We focus on the variable `"kinderfreib_tu"` which is the "Kinderfreibetrag" for each tax unit. We can plot the variable and its surrounding nodes with the following call to `plot_dag`. The dictionary passed to `selectors` selects all direct neighbors of the node `"kinderfreib_tu"`.

In [8]:
plot_dag(
    dag,
    selectors=[
        "_anz_erwachsene_tu",
        "anz_kindergeld_kinder_tu",
        "kinderfreib_tu",
        "_zu_verst_eink_kein_kinderfreib_tu",
        "_zu_verst_eink_kinderfreib_tu" 
    ],
    plot_kwargs={"plot_width": 600, "plot_height": 600}
);

The plot shows a small graph with five nodes. The flow of computation starts at the top and ends at the bottom.

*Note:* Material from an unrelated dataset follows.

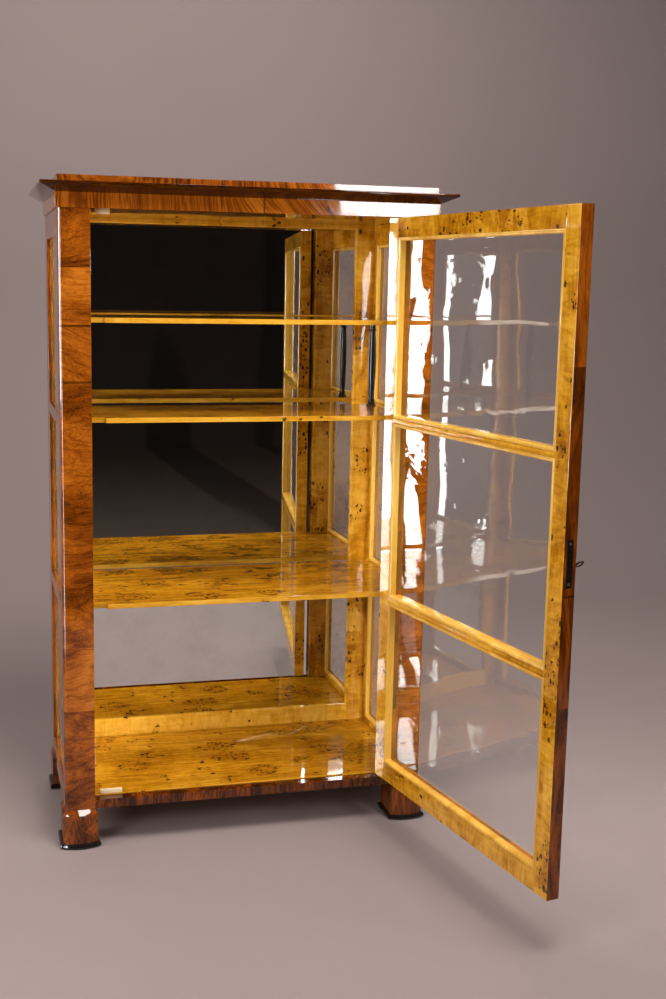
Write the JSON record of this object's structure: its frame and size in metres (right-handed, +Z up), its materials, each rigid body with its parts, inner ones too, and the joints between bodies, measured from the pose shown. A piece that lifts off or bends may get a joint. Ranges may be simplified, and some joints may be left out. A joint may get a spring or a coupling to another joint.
{
  "type": "glazed display cabinet",
  "caption": "Glazed display cabinet with shelves and a mirrored back, on block feet, with a framed glass door that turns on pivot hinges and a lock with a key.",
  "frame": {"origin": "centre of the body's footprint between the posts, on the floor", "axes": "+X to the right seen from the front, +Y into the cabinet towards its back, +Z up; the door opens towards -Y"},
  "size_m": [1.0118, 1.1714, 1.58],
  "materials": {
    "walnut": "red-brown walnut veneer under a very glossy french polish",
    "dark_walnut": "dark stained walnut under polish",
    "burl": "golden walnut burl veneer under polish",
    "maple": "pale wood, waxed",
    "ebonised": "ebonised wood under polish",
    "glass": "clear old window glass",
    "silvered": "silvered glass",
    "brass": "worn brass",
    "iron": "dark wrought iron, lightly worn"
  },
  "bodies": {
    "cabinet": {"front_post_left": "walnut", "front_post_right": "walnut", "rear_post_left": "walnut", "rear_post_right": "walnut", "side_top_rail_left": "walnut", "side_top_rail_right": "walnut", "side_bottom_rail_left": "walnut", "side_bottom_rail_right": "walnut", "side_bars_left": "burl", "side_bars_right": "burl", "side_panes_left": "glass", "side_panes_right": "glass", "side_beads_left": "burl", "side_beads_right": "burl", "front_rail": "dark_walnut", "floor_board": "burl", "roof_board": "burl", "frieze_front": "walnut", "frieze_left": "walnut", "frieze_right": "walnut", "cornice": "walnut", "top_plate": "walnut", "back_panel": "dark_walnut", "mirror_glass": "silvered", "mirror_stile_left": "burl", "mirror_stile_right": "burl", "mirror_bottom_rail": "burl", "mirror_top_rail": "burl", "shelf_upper": "burl", "shelf_middle": "burl", "shelf_lower": "burl", "shelf_battens": "burl", "column_left": "ebonised", "column_right": "ebonised", "door_stops": "maple", "foot_front_left": "walnut", "foot_front_right": "walnut", "foot_rear_left": "walnut", "foot_rear_right": "walnut", "front_pads": "ebonised", "rear_pads": "ebonised", "strike_plate": "brass", "hinge_leaves_frame": "brass"},
    "door": {"door_stile_hinge": "walnut", "door_stile_lock": "walnut", "door_rail_top": "walnut", "door_rail_bottom": "walnut", "door_bars": "burl", "door_pane_top": "glass", "door_pane_middle": "glass", "door_pane_bottom": "glass", "door_beads": "burl", "hinge_leaves_door": "brass", "lock_case": "iron", "lock_plate": "iron", "lock_screws": "iron", "escutcheon": "brass"},
    "bolt": {"lock_bolt": "iron"},
    "key": {"key": "iron"}
  },
  "joints": [
    {"name": "door_hinge", "type": "hinge", "parent": "cabinet", "child": "door", "pos_m": [0.359, -0.2195, 0.8], "axis": [0, 0, 1], "range_deg": [-100, 35]},
    {"name": "key_turn", "type": "hinge", "parent": "door", "child": "key", "pos_m": [0.48834, -0.91562, 0.81], "axis": [-0.9848, -0.1736, 0], "range_deg": [0, 360]},
    {"name": "bolt_slide", "type": "slide", "parent": "door", "child": "bolt", "axis": [0.1736, -0.9848, 0], "range_m": [0, 0.01]}
  ],
  "couplings": [
    {"joint": "bolt_slide", "follows": "key_turn", "m_per_rad": 0.0015915}
  ]
}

1. The upper left node is `_anz_erwachsene_tu` which is the number of adults in a tax unit. If you hover over the node, you can see the source code of the function which computes this intermediate column.
2. The upper right node computes the total claim to child benefits for each tax unit.
3. Both variables are necessary to compute the value of the node on the left side in the center of the graph which is the `kinderfreib_tu`.
4. The node on the right-hand-side in the center of the graph is `_zu_verst_eink_kein_kinderfreib_tu`. The column is computed with some other variables which are left out of the graph for brevity.
5. Finally, at the bottom of the figure is the target node `_zu_verst_eink_kinderfreib_tu`.

During the execution, the all dependencies of a node are computed before the node is computed.